I am about to make a batch of arrows the european mesolithic style. Not replicas or anything of scientific ambition, more of apocalyptoish science fiction.
They will be display arrows, but I want them to be fully functional down to spine and mass.
Studying the actual finds from bogs, where some arrow shafts lasted over the millenia, I find typical lenghts of 40 to 44 inches.
I then tested shafts of that lenght for spine and get to numbers around 80 to 90 for a 60#@28" draw and quite a wide bow. These shoot straight. They weigh around 1000 grains.
I have a pair of historical Papua arrows that pretty much match these numbers, you can see them here on my blog (it's german, but few words anyway).

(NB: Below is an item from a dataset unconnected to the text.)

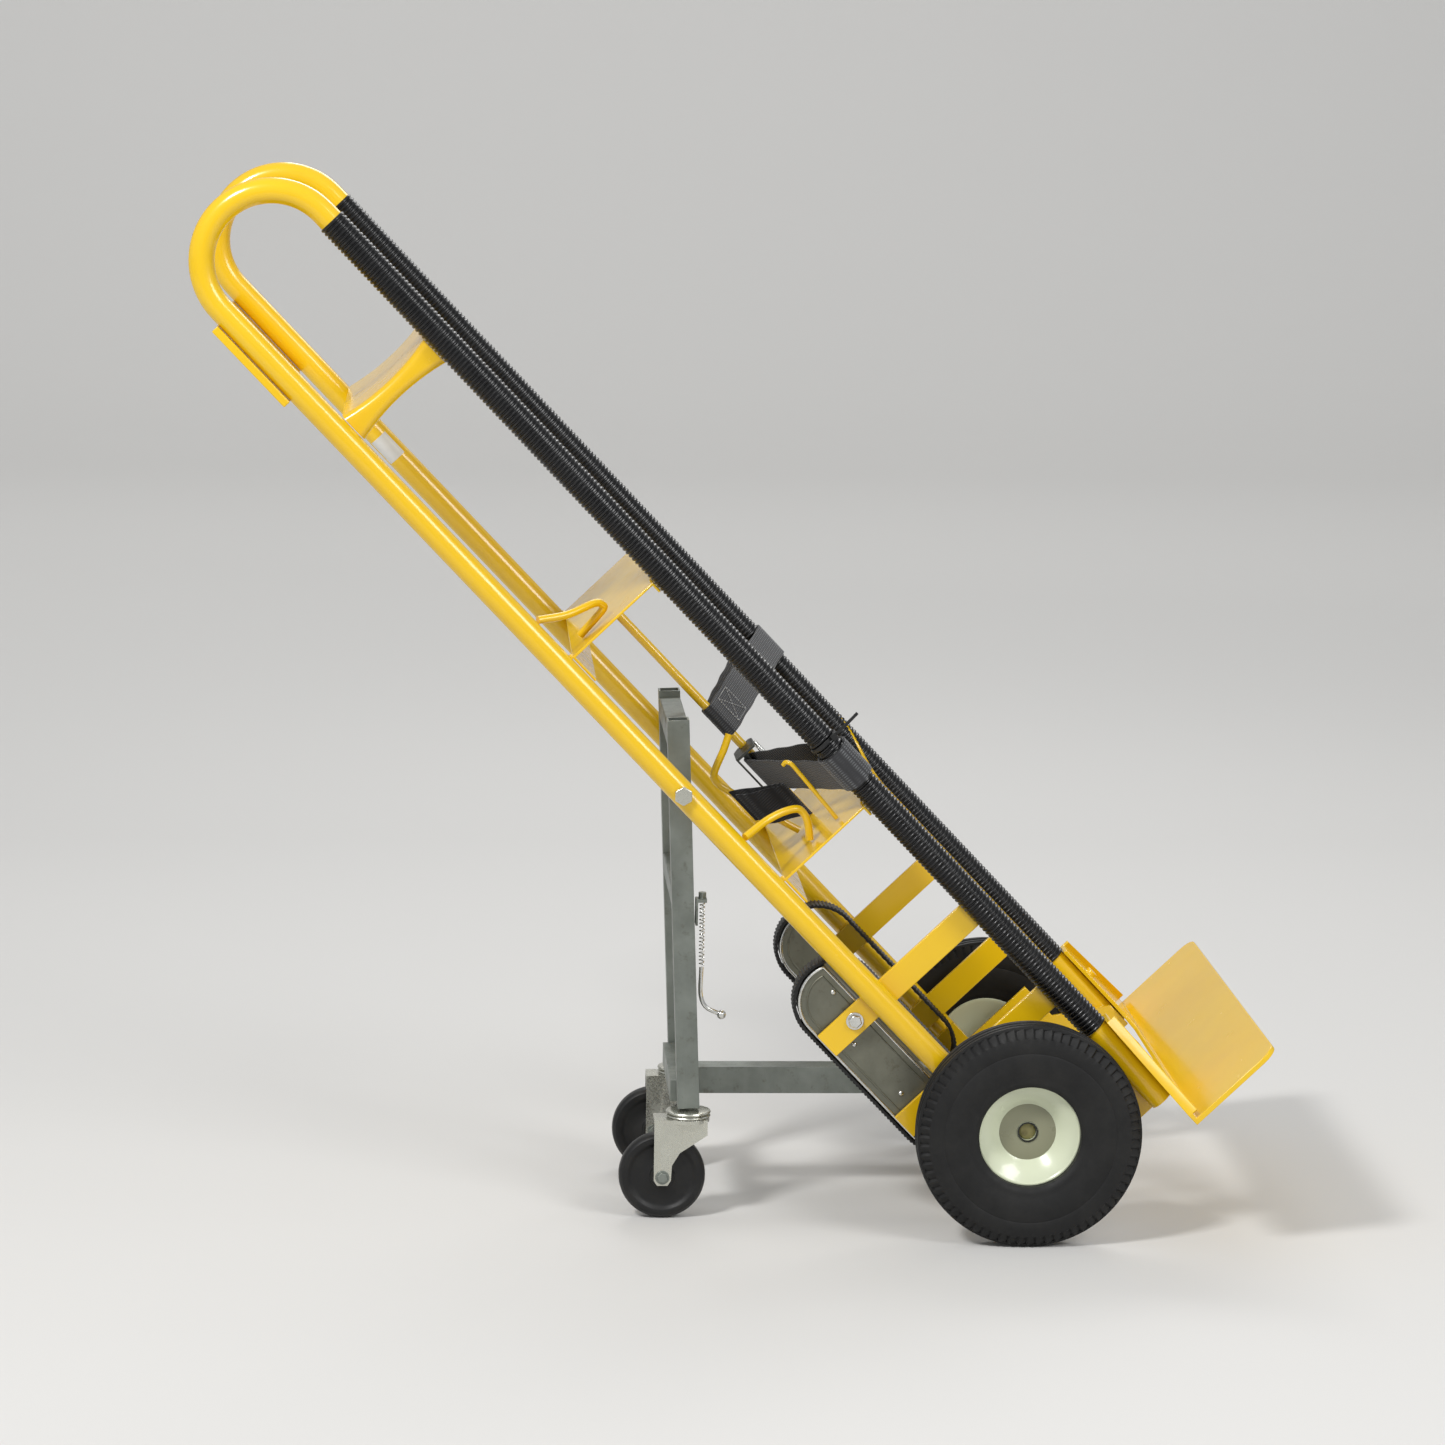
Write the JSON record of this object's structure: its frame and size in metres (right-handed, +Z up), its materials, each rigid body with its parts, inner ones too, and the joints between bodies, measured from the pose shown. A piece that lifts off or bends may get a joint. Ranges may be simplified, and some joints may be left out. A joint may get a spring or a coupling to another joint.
{
  "type": "stair climbing hand truck",
  "caption": "Tall tipped-back hand truck with loop handles, belt stair climbers, large wheels, a toe plate and a fold-down stand on swivel casters.",
  "frame": {"origin": "on the floor, at the middle of the footprint", "axes": "+X towards the toe plate, +Y to the truck's left along the wheel axle, +Z up; the truck stands tipped back on its casters"},
  "size_m": [1.2288, 0.61, 1.2069],
  "materials": {
    "yellow_paint": "glossy enamel over steel, lightly worn",
    "sleeve_black": "ribbed split conduit, glossy on the rib crests",
    "tyre_rubber": "matt ribbed rubber",
    "cream_paint": "smooth cream enamel",
    "zinc_steel": "dull grey-green zinc plate",
    "skid_steel": "dull grey-brown plated sheet with a bright rubbed rim",
    "belt_rubber": "matt black toothed belt",
    "bright_steel": "bright plated steel",
    "caster_rubber": "hard black wheel",
    "grey_webbing": "coarse woven strap webbing",
    "dark_webbing": "dark woven strap webbing",
    "axle_steel": "olive-yellow passivated bar end",
    "dark_steel": "dark plated stamped steel",
    "black_plastic": "nylon"
  },
  "bodies": {
    "chassis": {"right_front_rail": "yellow_paint", "right_rear_rail": "yellow_paint", "right_handle_loop": "yellow_paint", "right_axle_bracket": "yellow_paint", "right_upper_climber_bar": "yellow_paint", "right_lower_climber_bar": "yellow_paint", "right_sleeve": "sleeve_black", "right_axle_collar": "zinc_steel", "right_pivot_spacer": "zinc_steel", "right_climber_skid": "skid_steel", "right_climber_belt": "belt_rubber", "right_climber_bolt": "bright_steel", "right_strap": "grey_webbing", "left_front_rail": "yellow_paint", "left_rear_rail": "yellow_paint", "left_handle_loop": "yellow_paint", "left_axle_bracket": "yellow_paint", "left_upper_climber_bar": "yellow_paint", "left_lower_climber_bar": "yellow_paint", "left_sleeve": "sleeve_black", "left_axle_collar": "zinc_steel", "left_pivot_spacer": "zinc_steel", "left_climber_skid": "skid_steel", "left_climber_belt": "belt_rubber", "left_climber_bolt": "bright_steel", "left_strap": "grey_webbing", "top_cross_member": "yellow_paint", "middle_cross_member": "yellow_paint", "lower_cross_member": "yellow_paint", "upper_rear_plate": "yellow_paint", "tie_rod": "yellow_paint", "strap_guide_rod": "yellow_paint", "lower_guide_rod": "yellow_paint", "strap_hook": "yellow_paint", "strap_keeper": "yellow_paint", "toe_plate": "yellow_paint", "axle": "axle_steel", "pivot_rod": "zinc_steel", "buckle_frame": "dark_steel", "strap_tail": "dark_webbing", "cable_tie": "black_plastic"},
    "right_wheel": {"right_tyre": "tyre_rubber", "right_rim": "cream_paint"},
    "left_wheel": {"left_tyre": "tyre_rubber", "left_rim": "cream_paint"},
    "stand": {"right_stand_leg": "zinc_steel", "left_stand_leg": "zinc_steel", "stand_top_tube": "zinc_steel", "stand_middle_tube": "zinc_steel", "right_caster_plate": "zinc_steel", "left_caster_plate": "zinc_steel", "latch_bracket": "zinc_steel", "latch_spring": "zinc_steel"},
    "brace": {"brace": "zinc_steel"},
    "right_caster_swivel": {"right_caster_fork": "zinc_steel"},
    "left_caster_swivel": {"left_caster_fork": "zinc_steel"},
    "right_caster_roller": {"right_caster_wheel": "caster_rubber"},
    "left_caster_roller": {"left_caster_wheel": "caster_rubber"},
    "foot_release": {"foot_lever": "bright_steel"},
    "strap_buckle_cam": {"buckle_cam": "bright_steel"}
  },
  "joints": [
    {"name": "right_wheel_turn", "type": "hinge", "parent": "chassis", "child": "right_wheel", "pos_m": [0.34254, -0.235, 0.13], "axis": [0, 1, 0], "continuous": true},
    {"name": "left_wheel_turn", "type": "hinge", "parent": "chassis", "child": "left_wheel", "pos_m": [0.34254, 0.235, 0.13], "axis": [0, 1, 0], "continuous": true},
    {"name": "stand_fold", "type": "hinge", "parent": "chassis", "child": "stand", "pos_m": [-0.05675, 0, 0.51604], "axis": [0, -1, 0], "range_deg": [0, 34.5]},
    {"name": "brace_lift", "type": "hinge", "parent": "chassis", "child": "brace", "pos_m": [0.34254, 0, 0.13], "axis": [0, 1, 0], "range_deg": [0, 34]},
    {"name": "right_caster_swivel_turn", "type": "hinge", "parent": "stand", "child": "right_caster_swivel", "pos_m": [-0.04146, -0.112, 0.118], "axis": [0, 0, 1], "continuous": true},
    {"name": "left_caster_swivel_turn", "type": "hinge", "parent": "stand", "child": "left_caster_swivel", "pos_m": [-0.04146, 0.112, 0.118], "axis": [0, 0, 1], "continuous": true},
    {"name": "right_caster_roll", "type": "hinge", "parent": "right_caster_swivel", "child": "right_caster_roller", "pos_m": [-0.07146, -0.112, 0.0508], "axis": [0, 1, 0], "continuous": true},
    {"name": "left_caster_roll", "type": "hinge", "parent": "left_caster_swivel", "child": "left_caster_roller", "pos_m": [-0.07146, 0.112, 0.0508], "axis": [0, 1, 0], "continuous": true},
    {"name": "foot_release_press", "type": "slide", "parent": "stand", "child": "foot_release", "axis": [0, 0, -1], "range_m": [0, 0.01], "stiffness_N_per_m": 600, "deforming": ["latch_spring"]},
    {"name": "buckle_cam_open", "type": "hinge", "parent": "chassis", "child": "strap_buckle_cam", "pos_m": [0.0531, -0.01, 0.52718], "axis": [-0.6921, 0, 0.7218], "range_deg": [0, 80], "stiffness_Nm_per_rad": 0.05}
  ]
}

https://zweiraben.wordpress.com/2014/11/02/alter-papua-bogen/ I looked at other primitive arrows, especially oceanic and amazonic arrows often are in this range. Often These are not fletched, but mesolithic arrows seem to show "traces of bindig for a fletching"
This is quite far from the arrows I use. When I shoot them, they are slower than my usual 29" 600 grains arrows. But accurate nevertheless.
Since I don't hunt (no legal bowhunting here), I thought I'd ask you guy what you think about it.
So: any experiences, knowledge about that kind of arrow, any reasons pro or con?